Media organizations are established by governments or private interests for the purpose of disseminating ideas and information; yes, but doing so from a certain viewpoint, which may be formal or informal, conscious or unconscious. Viewpoint, whether this is right or wrong is immaterial; I simply state it here as an incontrovertible fact. When an editor selects news items for broadcast, he does not do so on basis of some value-free principle. Even when a journalist, as Albert Camus advises, has dedicated” his work to the cause of the truth and human freedom rather than dancing to the tune of his sponsor”, he finds himself subconsciously informing and communicating with his sponsor’s publishing goals. 

However, just as important as the right to publish without interference, is the obligation and the duty to publish with responsibility. The test of the journalist lies in his or her ability to recognize the nuance, the delicate balance between a different presentation of information and a misleading and fraudulent presentation; between exercising this right to publish, and exercising self- censorship, guided by the over-riding consideration of improving society. The challenge to the journalist is to be able to recognize the difference between reflecting his sponsor’s legitimate viewpoint, and abetting him in anti-populist and anti-state actions, and the courage to say no, and if necessary, quit with dignity.

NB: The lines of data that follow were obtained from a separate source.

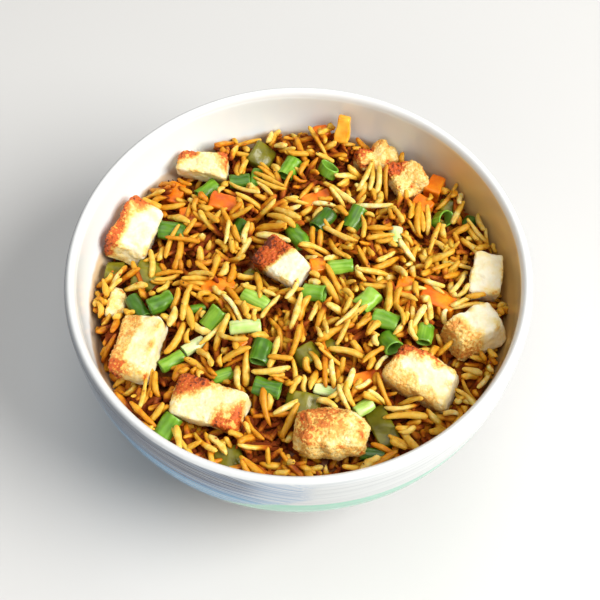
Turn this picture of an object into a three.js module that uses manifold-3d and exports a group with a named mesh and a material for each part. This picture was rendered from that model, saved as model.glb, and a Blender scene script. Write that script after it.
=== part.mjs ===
// A bowl of vegetable fried rice with fried cheese cubes, in millimetres, +Z up.
// The origin is at the centre of the foot ring, on the surface that the bowl stands on.
import * as THREE from "three";
import { mergeVertices } from "three/addons/utils/BufferGeometryUtils.js";
import Module from "manifold-3d";

const wasm = await Module();
wasm.setup();

// Bowl
const rimRadius = 80;
const bowlHeight = 68;
const wallThickness = 4.2;
const lipDepth = 3.6; // from the crown of the lip down to where the walls begin
const footOuterRadius = 39.5;
const footInnerRadius = 35.5;
const footRecess = 3;
const footRounding = 0.8;
const floorHeight = 8.5;
const outerBase = 1.5;
const outerFullness = 2.7;
const innerFullness = 2.6;
const sidesRound = 48;

// Heap of rice
const edgeLevel = 44.6;
const domeRise = 5.2;
const slopeRight = 0.025;
const slopeBack = 0.02;
const lumpHeight = 0.9;
const clumpHeight = 3.6; // of the clump against the wall at the back
const clumpAt = [12.5, 70.5];
const clumpSize = 8;
const bumpHeight = 0.75;
const fieldStep = 6;
const wallGap = 0.35;
const touchGap = 0.35;
const grainCount = 96;
const grainLength = [9.5, 13.5];
const grainWidth = 2.5;

const innerRadius = rimRadius - wallThickness;
const lipHeight = bowlHeight - lipDepth;
const heapRadius = innerRadius - 2;

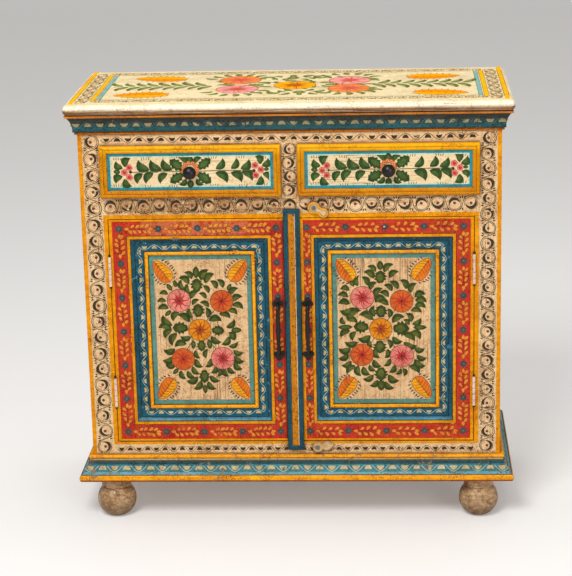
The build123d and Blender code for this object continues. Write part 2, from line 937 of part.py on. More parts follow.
for name, side in SIDES:
    box_x = widened(beside(side, muntin_half, opening_half), -drawer_side_play)
    inner_x = widened(box_x, -drawer_side_thickness)
    lip_x = beside(side, lip_x_inner, lip_x_outer)
    knob_place = (sum(lip_x) / 2, knob_height)
    bottom_x = widened(inner_x, drawer_groove_depth)

    with BuildPart() as drawer_front:
        block(lip_x, (lip_front, face - drawer_lip_gap), lip_z)
        block(box_x, (face - drawer_lip_gap, block_back), box_z)
        for end_x in ((box_x[0], inner_x[0]), (inner_x[1], box_x[1])):
            block(end_x, (side_front, block_back), box_z, mode=Mode.SUBTRACT)
        block(
            inner_x,
            (block_back - drawer_groove_depth, block_back),
            bottom_z,
            mode=Mode.SUBTRACT,
        )
        round_bar(
            knob_place,
            knob_screw_radius + knob_screw_hole_play,
            (lip_front, block_back),
            mode=Mode.SUBTRACT,
        )
    save(drawer_front, f"{name}_drawer_front")

    with BuildPart() as drawer_sides:
        for end_x in ((box_x[0], inner_x[0]), (inner_x[1], box_x[1])):
            block(end_x, (side_front, box_back), box_z)
        block(bottom_x, (side_front, box_back), bottom_z, mode=Mode.SUBTRACT)
    save(drawer_sides, f"{name}_drawer_sides")

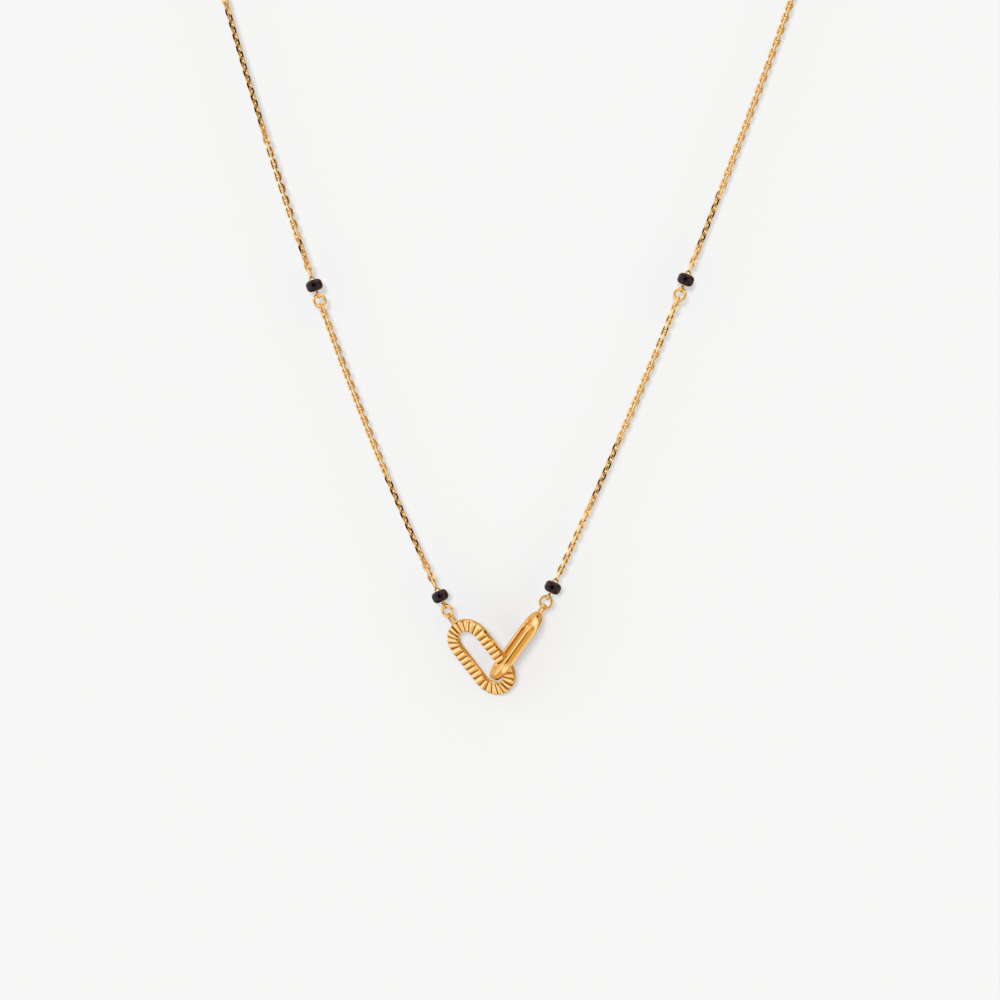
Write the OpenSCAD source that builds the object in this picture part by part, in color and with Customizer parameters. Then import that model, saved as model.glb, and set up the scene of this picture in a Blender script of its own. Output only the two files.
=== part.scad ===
// Fine gold necklace with four black beads and two interlocked long links at the front.
// It hangs in the XZ plane as on a neck. The front faces -Y and the nape is the origin.

/* [Chain] */
// Distance from the middle of one chain link to the middle of the next
link_pitch = 0.95; // [0.85:0.05:1.2]
// Thickness of the chain's wire
link_wire = 0.27; // [0.2:0.01:0.3]
// Room that one link leaves its neighbour, on each side
link_play = 0.11; // [0.1:0.01:0.14]
// Length of each chain between a lower and an upper bead
lower_chain_len = 45.6; // [20:0.1:60]
// Length of the upper chains that is made link by link
upper_chain_len = 43.7; // [20:0.1:50]
// Thickness of the plain stretch that stands for the chain at the back of the neck
back_chain_d = 1.0; // [0.8:0.05:1.2]

/* [Jump rings] */
// Outer diameter of the four round jump rings
ring_d = 2.25; // [2:0.05:2.8]
// Thickness of their wire
ring_wire = 0.42; // [0.3:0.01:0.5]

/* [Beads] */
// Diameter of a bead
bead_d = 2.5; // [2:0.1:3.5]
// Length of a bead along its pin
bead_len = 1.72; // [1.5:0.02:2.6]
// Radius of a bead's shoulders
bead_round = 0.68; // [0.3:0.02:0.72]
// Thickness of the wire of a bead's pin
pin_wire = 0.25; // [0.2:0.01:0.3]
// Bare wire between a bead and the eyes of its pin
pin_neck = 0.1; // [0.05:0.01:0.3]

/* [Front links] */
// Width of both front links
front_w = 7.25; // [6:0.05:9]
// Width of the fluted link's band
fluted_band = 1.8; // [1.5:0.02:2]
// Width of the polished link's band
polished_band = 1.56; // [1.3:0.02:1.8]
// Length of the fluted link
fluted_len = 13.05; // [11:0.05:18]
// Thickness of the fluted link
fluted_t = 1.04; // [0.8:0.02:1.2]
// Distance between two flutes along a straight side
flute_pitch = 0.9; // [0.7:0.05:1.4]
// Width of the cut between two flutes
flute_w = 0.44; // [0.3:0.02:0.5]
// Depth of the cut between two flutes
flute_depth = 0.2; // [0.1:0.01:0.3]
// Flutes around each round end
end_flutes = 10; // [8:1:11]
// Length of the polished link
polished_len = 12.2; // [11:0.05:18]
// Thickness of the polished link
polished_t = 1.32; // [1:0.02:1.4]
// Radius of the polished link's edges
polished_edge = 0.28; // [0.1:0.01:0.3]
// Thickness of the wire of the eyes soldered to the front links
eye_wire = 0.3; // [0.25:0.01:0.35]
// How far the eye stands out of the fluted link
fluted_eye_out = 1.84; // [1.6:0.01:2.4]
// How far the eye stands out of the polished link
polished_eye_out = 1.57; // [1.4:0.01:2.2]
// Depth to which both eyes are let into the links
eye_sink = 0.38; // [0.3:0.01:0.5]
// Depth of the pocket round the eye of the polished link
pocket_depth = 0.26; // [0.15:0.01:0.28]
// Turn of the polished link's eye out of the plane of the link
polished_eye_turn = -48; // [-50:1:-42]

/* [Clasp] */
// Length of the clasp's barrel
clasp_len = 6; // [4:0.5:12]
// Diameter of the clasp's barrel
clasp_d = 2.2; // [1.6:0.1:3]
// Thickness of the wire of the clasp's eyes
clasp_wire = 0.4; // [0.3:0.02:0.5]
// Distance from the middle of a clasp eye's hole to the middle of its wire
clasp_eye_r = 0.62; // [0.58:0.01:0.8]

/* [Hang] */
// Lean of the fluted link from upright
fluted_lean = 37.6; // [30:0.2:42]
// Turn of the fluted link about its length
fluted_turn = 38; // [34:1:42]
// How far the foot of the fluted link tips back
fluted_tip = 4; // [0:1:8]
// Lean of the polished link from upright
polished_lean = 35.6; // [30:0.2:42]
// Turn of the polished link about its length
polished_turn = 81.8; // [76:0.2:84]
// How far below its middle the fluted link is hooked
hook_drop = 2.95; // [2.8:0.05:3.3]
// Gap between the two front links where one hooks the other
hook_gap = 0.31; // [0.3:0.01:0.4]
// Slope from upright of the left side where it leaves its lower ring
left_slope = 25.8; // [20:0.2:30]
// Slope from upright of the right side where it leaves its lower ring
right_slope = 25.2; // [20:0.2:30]
// Tension over weight of the left side: more makes it straighter
left_pull = 66; // [50:1:200]
// Tension over weight of the right side
right_pull = 143; // [50:1:300]
// Length that hangs free before the chain bends round the neck
hang_len = 119; // [105:1:150]
// Turn of the lower right ring away from the front
right_ring_turn = 12; // [10:1:20]
// Turn of the upper left and upper right rings away from the front
upper_ring_turn = 26; // [0:1:40]

/* [Hidden] */
$fn = 24;
gold = "goldenrod";
black = "#1c1418";

// Small sizes that follow from those above.
wire_gap = 0.1;
fit_gap = 0.06;
bore_gap = 0.1;
link_in_len = link_pitch + link_play;
link_in_w = max(link_wire + 2 * (link_play + 0.025), ring_wire + 2 * fit_gap);
link_end = (link_in_len + link_wire) / 2;
ring_r = (ring_d - ring_wire) / 2;
pin_low_r = ring_wire / 2 + wire_gap + pin_wire / 2;
pin_up_r = link_wire / 2 + wire_gap + pin_wire / 2 + 0.01;
eye_in_w = ring_wire + 2 * (wire_gap + fit_gap);
fluted_in = front_w / 2 - fluted_band;
lower_links = round(lower_chain_len / link_pitch);
upper_links = round(upper_chain_len / link_pitch);

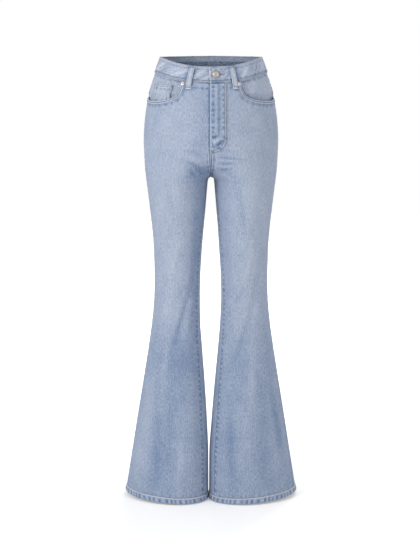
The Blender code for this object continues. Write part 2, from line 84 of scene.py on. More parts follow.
# The floor glows more the farther it lies from the jeans: distances in metres, and strengths
GLOW_FROM = (0, -0.2, FLOOR_Z)
GLOW = {"From Min": 0.3, "From Max": 1.8, "To Min": 0.3, "To Max": 0.8}
WORLD_LIGHT = 0.62
LAMP_TARGET = (0, 0, -0.5)
LAMPS = {"key": ((-3.0, -2.6, 1.2), 1.6, 84), "fill": ((2.6, -2.6, 0.4), 1.8, 26), "back": ((0.8, 3.2, 1.2), 1.8, 60)}


def node(tree, kind, sockets, **settings):
    """A node with its settings, whose sockets take a value or a link from another node's output."""
    made = tree.nodes.new("ShaderNode" + kind)
    for name, value in settings.items():
        setattr(made, name, value)
    for key, value in sockets.items():
        if isinstance(value, bpy.types.NodeSocket):
            tree.links.new(value, made.inputs[key])
        else:
            made.inputs[key].default_value = value
    return made


def material(name, settings):
    """A material on the Principled shader, with constants set on its sockets."""
    made = bpy.data.materials.new(name)
    made.use_nodes = True
    shader = made.node_tree.nodes["Principled BSDF"]
    for key, value in settings.items():
        shader.inputs[key].default_value = value
    return made, made.node_tree, shader


def camera_only(tree, seen, else_value):
    """Mixes two values: `seen` where a camera ray looks straight at the surface, and `else_value` for all light."""
    ray = node(tree, "LightPath", {}).outputs["Is Camera Ray"]
    return node(tree, "Mix", {0: ray, 2: else_value, 3: seen}).outputs[0]


def add_lamp(name, place, size, power):
    """A square lamp, turned towards the jeans, that the camera doesn't see."""
    lamp = bpy.data.lights.new(name, "AREA")
    lamp.size, lamp.energy = size, power
    made = bpy.data.objects.new(name, lamp)
    made.location = place
    toward = np.array(LAMP_TARGET) - np.array(place)
    made.rotation_euler = (math.atan2(math.hypot(toward[0], toward[1]), -toward[2]), 0,
                           math.atan2(toward[0], -toward[1]) + math.pi)
    made.visible_camera = False
    bpy.context.scene.collection.objects.link(made)


world = bpy.data.worlds.new("studio")
bpy.context.scene.world = world
world.use_nodes = True
sky = world.node_tree.nodes["Background"]
sky.inputs["Color"].default_value = (1, 1, 1, 1)
world.node_tree.links.new(camera_only(world.node_tree, 1.0, WORLD_LIGHT), sky.inputs["Strength"])

floor_mesh = bpy.data.meshes.new("floor")
floor_mesh.from_pydata([(x * FLOOR_HALF, y * FLOOR_HALF, FLOOR_Z) for x, y in ((-1, -1), (1, -1), (1, 1), (-1, 1))],
                       [], [(0, 1, 2, 3)])
floor = bpy.data.objects.new("floor", floor_mesh)
bpy.context.scene.collection.objects.link(floor)
pale, pale_tree, floor_shader = material(
    "pale floor", {"Base Color": (0.8, 0.8, 0.8, 1), "Roughness": 0.9, "Emission Color": (1, 1, 1, 1)})
place = node(pale_tree, "TexCoord", {}).outputs["Object"]
away = node(pale_tree, "VectorMath", {0: place, 1: GLOW_FROM}, operation="DISTANCE").outputs["Value"]
glow = node(pale_tree, "MapRange", {"Value": away, **GLOW}).outputs[0]
pale_tree.links.new(camera_only(pale_tree, glow, 0.0), floor_shader.inputs["Emission Strength"])
floor_mesh.materials.append(pale)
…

We thank the Almighty God that the role of the press had indeed been acknowledged when the Federal Government operatives openly claimed that the loss of the constitutional extension or third term as is popularly called was defeated because of the role of the press. This view cannot be denied as the constitutional amendment affected over 110 sections, yet all the public were fed with was the third term agenda. This clearly shows the truth that the press in indeed a mass communicator with unique role. It is a medium that educate, inform and entertain which at the end leaves impressions on the minds of its readers for the progress of society if honestly delivered.